Le meilleur maître c’est celui qui a toujours prête l’explication de ce qui arrête l’élève. Il lui faut pour cela connaître le plus grand nombre de méthodes, avoir la capacité d’en inventer de nouvelles et, principalement, ne pas suivre une seule méthode mais être convaincu que chacune a ses avantages et que la meilleure serait celle qui pourrait obvier à toutes les difficultés que peut rencontrer l’élève. C’est-à-dire qu’il ne faut pas de méthode mais de l’art et du talent.

Chaque maître doit connaître à fond et contrôler par l’expérience la méthode élaborée par le peuple. Il doit tâcher d’apprendre le plus grand nombre de méthodes en les prenant comme moyens auxiliaires. Considérant chaque faute de l’élève comme un défaut de son enseignement, il doit tâcher de développer en soi la capacité d’inventer de nouvelles méthodes.

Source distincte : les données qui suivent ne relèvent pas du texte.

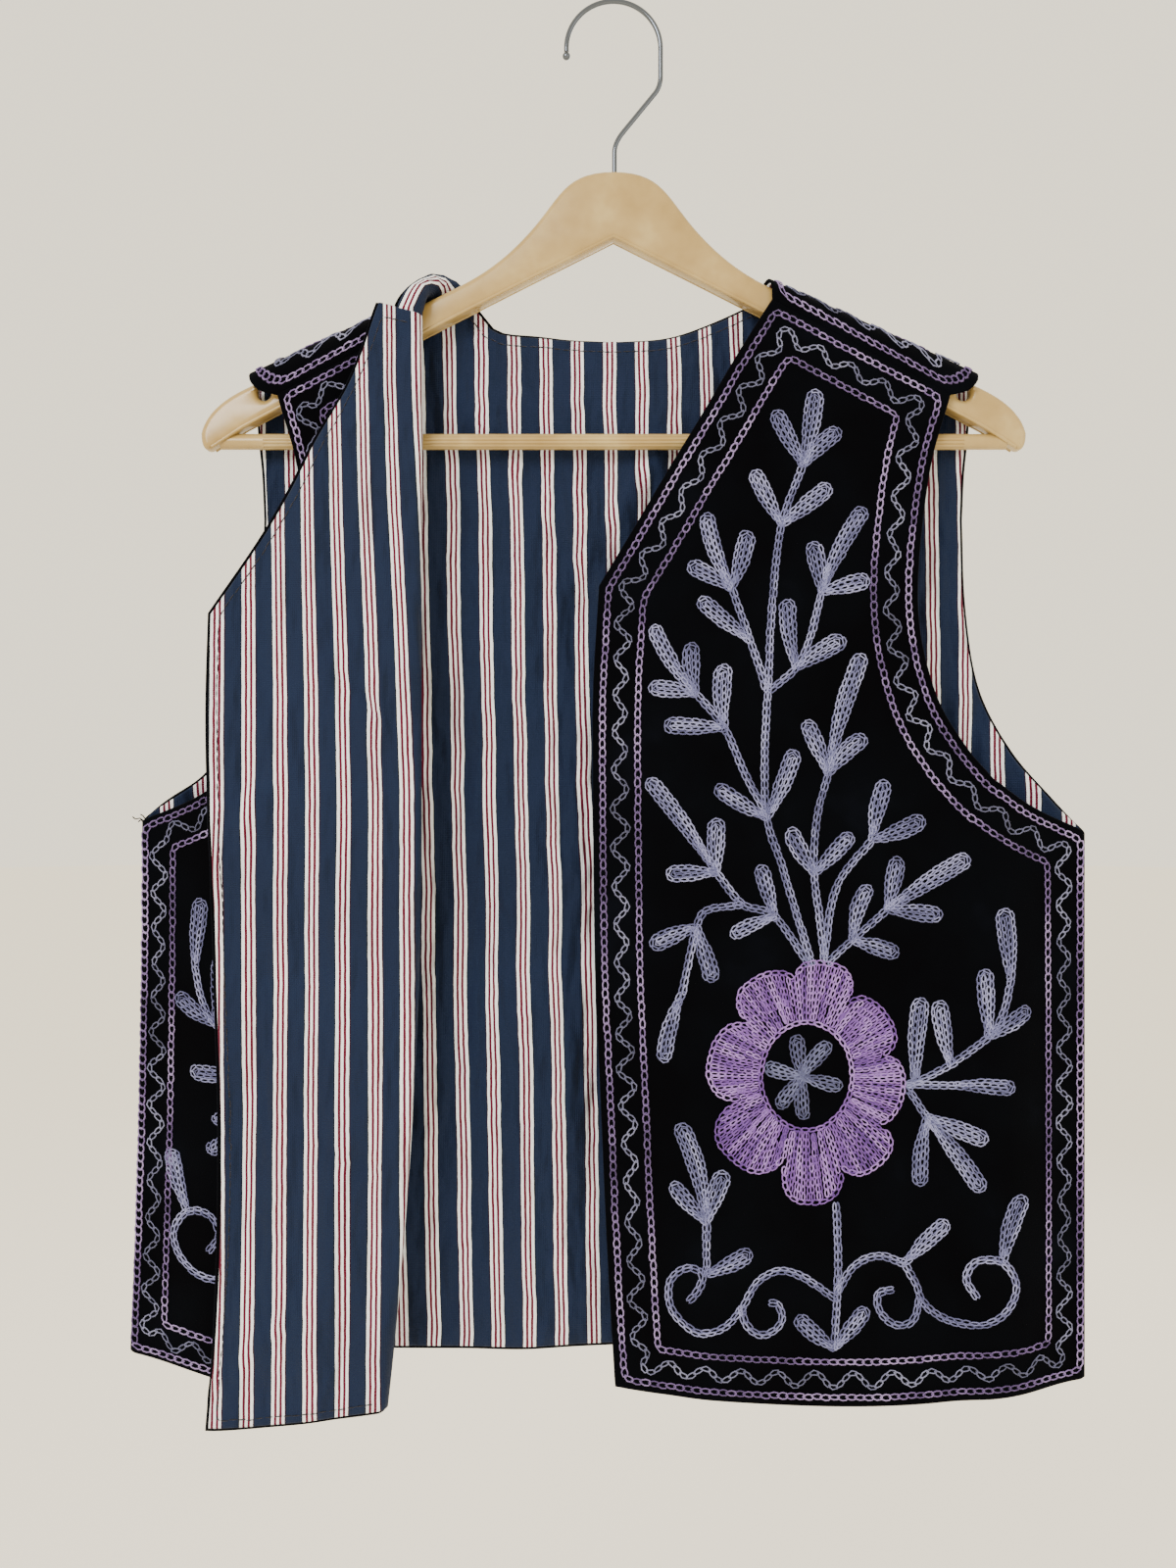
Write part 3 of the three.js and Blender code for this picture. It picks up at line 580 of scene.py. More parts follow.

Chaque maître doit savoir que chaque nouvelle méthode inventée n’est qu’un degré sur lequel il faudra se placer pour aller plus loin. Il doit savoir que s’il ne le fait pas lui-même, alors un autre, en s’appropriant cette méthode et se basant sur elle, ira plus loin, et, puisque l’enseignement est un art, alors la fin et la perfection sont inaccessibles et le développement et le perfectionnement sont infinis.

  1. Ancienne épellation de l’alphabet slave.